- _YOUR INSTRUCTIONS_:
Count every line in the entries that follow where the word "rigid" appears, then state only the total.

- _DATASET_:
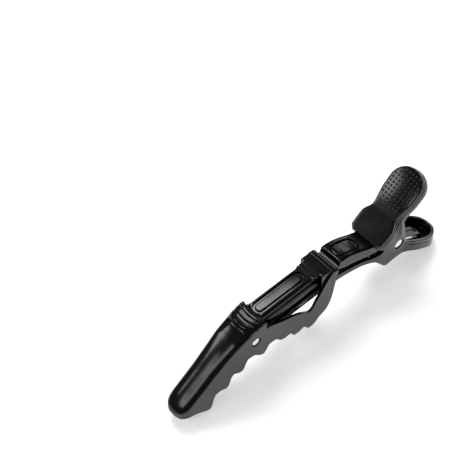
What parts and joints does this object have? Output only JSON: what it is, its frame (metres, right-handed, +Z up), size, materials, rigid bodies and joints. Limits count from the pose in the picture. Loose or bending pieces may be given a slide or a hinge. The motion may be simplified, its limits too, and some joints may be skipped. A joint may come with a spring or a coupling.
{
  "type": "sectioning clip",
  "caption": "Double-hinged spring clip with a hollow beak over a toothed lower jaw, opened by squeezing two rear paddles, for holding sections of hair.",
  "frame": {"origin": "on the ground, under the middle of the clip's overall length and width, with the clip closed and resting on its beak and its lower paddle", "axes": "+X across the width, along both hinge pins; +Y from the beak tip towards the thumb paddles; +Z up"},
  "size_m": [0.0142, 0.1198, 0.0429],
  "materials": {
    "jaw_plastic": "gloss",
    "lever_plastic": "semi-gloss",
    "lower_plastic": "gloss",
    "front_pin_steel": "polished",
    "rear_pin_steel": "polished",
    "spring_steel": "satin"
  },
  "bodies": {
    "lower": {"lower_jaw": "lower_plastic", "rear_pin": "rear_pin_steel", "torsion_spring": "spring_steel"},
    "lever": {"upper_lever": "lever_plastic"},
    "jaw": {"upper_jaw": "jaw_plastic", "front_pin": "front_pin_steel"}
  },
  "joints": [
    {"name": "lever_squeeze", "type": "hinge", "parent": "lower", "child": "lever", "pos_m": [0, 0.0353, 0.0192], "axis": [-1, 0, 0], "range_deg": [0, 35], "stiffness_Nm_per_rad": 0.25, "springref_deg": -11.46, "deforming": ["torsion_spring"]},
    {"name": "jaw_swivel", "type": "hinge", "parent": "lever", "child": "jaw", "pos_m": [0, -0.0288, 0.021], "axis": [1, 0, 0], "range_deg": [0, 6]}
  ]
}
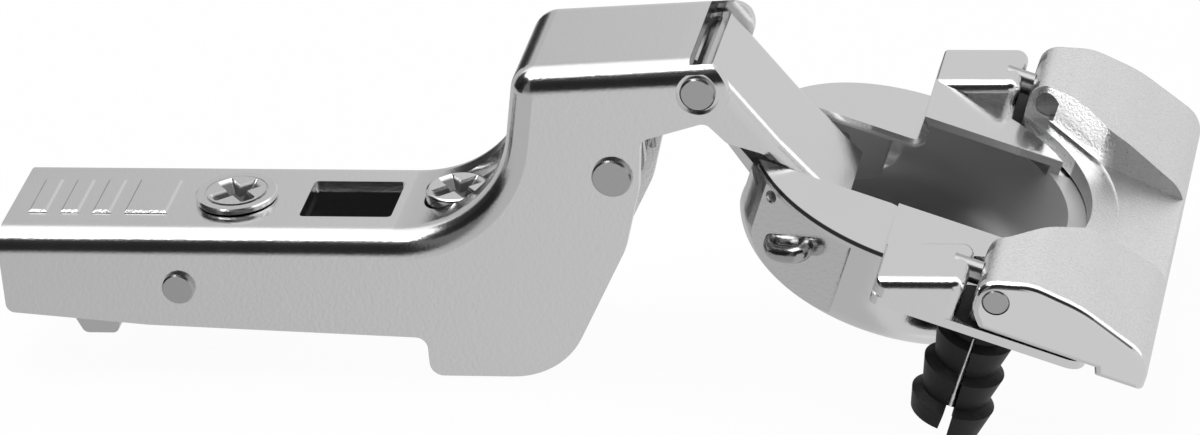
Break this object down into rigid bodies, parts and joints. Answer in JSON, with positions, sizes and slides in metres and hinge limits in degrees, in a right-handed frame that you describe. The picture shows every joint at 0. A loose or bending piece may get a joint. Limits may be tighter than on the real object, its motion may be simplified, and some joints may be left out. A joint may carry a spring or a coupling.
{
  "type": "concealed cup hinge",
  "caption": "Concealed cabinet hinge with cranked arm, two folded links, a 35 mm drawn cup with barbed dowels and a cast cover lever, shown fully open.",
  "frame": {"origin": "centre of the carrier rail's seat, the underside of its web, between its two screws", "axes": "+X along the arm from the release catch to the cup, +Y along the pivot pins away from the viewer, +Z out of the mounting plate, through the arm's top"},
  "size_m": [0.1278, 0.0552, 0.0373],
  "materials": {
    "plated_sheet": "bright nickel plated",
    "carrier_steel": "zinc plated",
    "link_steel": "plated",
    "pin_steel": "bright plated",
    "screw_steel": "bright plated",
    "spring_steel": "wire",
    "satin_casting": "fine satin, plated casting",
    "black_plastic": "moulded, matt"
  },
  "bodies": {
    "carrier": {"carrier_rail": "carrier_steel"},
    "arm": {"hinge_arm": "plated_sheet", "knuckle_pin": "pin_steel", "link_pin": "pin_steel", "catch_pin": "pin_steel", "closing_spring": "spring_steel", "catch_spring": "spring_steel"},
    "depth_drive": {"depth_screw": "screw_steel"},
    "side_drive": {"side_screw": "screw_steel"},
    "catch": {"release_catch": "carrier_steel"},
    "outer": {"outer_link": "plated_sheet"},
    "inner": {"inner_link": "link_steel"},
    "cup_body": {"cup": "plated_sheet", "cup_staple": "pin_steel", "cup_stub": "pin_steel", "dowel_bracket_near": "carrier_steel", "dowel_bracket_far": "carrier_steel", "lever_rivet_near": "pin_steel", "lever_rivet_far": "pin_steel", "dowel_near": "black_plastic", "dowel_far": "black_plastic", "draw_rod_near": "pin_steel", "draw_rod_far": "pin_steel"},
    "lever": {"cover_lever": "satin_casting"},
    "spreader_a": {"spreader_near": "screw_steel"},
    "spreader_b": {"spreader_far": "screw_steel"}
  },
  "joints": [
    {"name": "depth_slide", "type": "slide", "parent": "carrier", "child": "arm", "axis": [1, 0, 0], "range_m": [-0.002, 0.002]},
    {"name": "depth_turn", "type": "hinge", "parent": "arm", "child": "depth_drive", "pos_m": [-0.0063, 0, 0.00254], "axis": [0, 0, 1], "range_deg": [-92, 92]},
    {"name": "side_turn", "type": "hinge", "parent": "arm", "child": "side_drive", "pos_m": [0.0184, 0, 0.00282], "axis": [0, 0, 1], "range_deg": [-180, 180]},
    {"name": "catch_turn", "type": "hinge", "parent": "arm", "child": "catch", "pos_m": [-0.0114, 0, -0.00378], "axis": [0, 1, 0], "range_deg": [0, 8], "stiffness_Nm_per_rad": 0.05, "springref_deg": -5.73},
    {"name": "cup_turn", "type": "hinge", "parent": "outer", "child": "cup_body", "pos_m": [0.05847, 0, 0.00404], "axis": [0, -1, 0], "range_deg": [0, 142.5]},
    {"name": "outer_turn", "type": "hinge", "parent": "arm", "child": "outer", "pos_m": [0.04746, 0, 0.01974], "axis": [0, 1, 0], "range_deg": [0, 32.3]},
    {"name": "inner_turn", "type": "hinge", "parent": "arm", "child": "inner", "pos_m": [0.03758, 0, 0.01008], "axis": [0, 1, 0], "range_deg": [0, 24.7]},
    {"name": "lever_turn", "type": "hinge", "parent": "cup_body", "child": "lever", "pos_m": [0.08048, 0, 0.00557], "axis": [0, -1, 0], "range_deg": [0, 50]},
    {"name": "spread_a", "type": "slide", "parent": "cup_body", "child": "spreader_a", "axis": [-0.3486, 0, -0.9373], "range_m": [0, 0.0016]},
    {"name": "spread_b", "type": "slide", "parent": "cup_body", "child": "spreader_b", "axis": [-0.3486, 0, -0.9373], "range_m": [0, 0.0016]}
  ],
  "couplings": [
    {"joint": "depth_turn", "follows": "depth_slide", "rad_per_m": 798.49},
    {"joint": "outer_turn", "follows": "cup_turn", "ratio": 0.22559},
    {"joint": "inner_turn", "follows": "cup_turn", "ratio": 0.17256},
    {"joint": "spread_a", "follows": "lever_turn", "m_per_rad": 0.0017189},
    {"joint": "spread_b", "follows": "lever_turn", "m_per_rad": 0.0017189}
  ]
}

...

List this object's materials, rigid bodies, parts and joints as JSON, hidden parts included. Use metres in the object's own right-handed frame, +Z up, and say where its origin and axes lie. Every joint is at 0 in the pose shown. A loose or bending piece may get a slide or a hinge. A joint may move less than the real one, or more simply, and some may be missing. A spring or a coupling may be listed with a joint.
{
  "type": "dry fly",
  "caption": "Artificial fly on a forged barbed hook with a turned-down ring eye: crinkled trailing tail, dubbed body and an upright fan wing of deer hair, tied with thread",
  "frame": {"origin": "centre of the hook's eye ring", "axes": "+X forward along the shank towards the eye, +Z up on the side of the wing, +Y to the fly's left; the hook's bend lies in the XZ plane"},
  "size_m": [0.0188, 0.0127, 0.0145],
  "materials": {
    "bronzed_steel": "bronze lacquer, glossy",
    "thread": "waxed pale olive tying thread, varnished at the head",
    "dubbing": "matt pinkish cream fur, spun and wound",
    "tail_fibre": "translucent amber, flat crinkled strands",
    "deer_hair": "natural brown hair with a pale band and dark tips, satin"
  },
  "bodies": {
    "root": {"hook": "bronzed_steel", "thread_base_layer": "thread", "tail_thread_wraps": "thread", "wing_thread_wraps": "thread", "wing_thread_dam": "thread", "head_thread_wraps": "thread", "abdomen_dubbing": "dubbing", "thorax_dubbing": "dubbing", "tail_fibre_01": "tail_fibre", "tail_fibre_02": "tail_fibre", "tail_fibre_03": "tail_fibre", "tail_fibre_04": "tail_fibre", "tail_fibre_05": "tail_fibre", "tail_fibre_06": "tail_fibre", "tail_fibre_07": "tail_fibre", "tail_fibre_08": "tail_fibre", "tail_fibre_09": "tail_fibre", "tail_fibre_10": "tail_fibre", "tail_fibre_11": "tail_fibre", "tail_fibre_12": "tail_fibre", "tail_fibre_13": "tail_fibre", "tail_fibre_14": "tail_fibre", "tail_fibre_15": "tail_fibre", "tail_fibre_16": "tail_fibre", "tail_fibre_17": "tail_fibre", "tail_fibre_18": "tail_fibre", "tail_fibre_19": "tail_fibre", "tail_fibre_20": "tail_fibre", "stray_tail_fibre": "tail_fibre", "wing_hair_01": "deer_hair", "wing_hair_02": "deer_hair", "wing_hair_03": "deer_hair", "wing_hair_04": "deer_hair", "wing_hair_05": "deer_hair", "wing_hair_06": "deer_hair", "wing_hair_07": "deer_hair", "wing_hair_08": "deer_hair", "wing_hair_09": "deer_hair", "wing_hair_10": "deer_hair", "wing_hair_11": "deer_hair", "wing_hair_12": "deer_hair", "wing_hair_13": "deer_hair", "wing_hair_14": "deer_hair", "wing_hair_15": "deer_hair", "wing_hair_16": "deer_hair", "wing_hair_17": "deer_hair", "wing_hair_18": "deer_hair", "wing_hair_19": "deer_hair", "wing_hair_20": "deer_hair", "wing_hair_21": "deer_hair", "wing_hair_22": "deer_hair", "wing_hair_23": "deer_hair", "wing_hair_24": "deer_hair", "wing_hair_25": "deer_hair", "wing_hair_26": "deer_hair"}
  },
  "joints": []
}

- _TASK ANSWER_:
3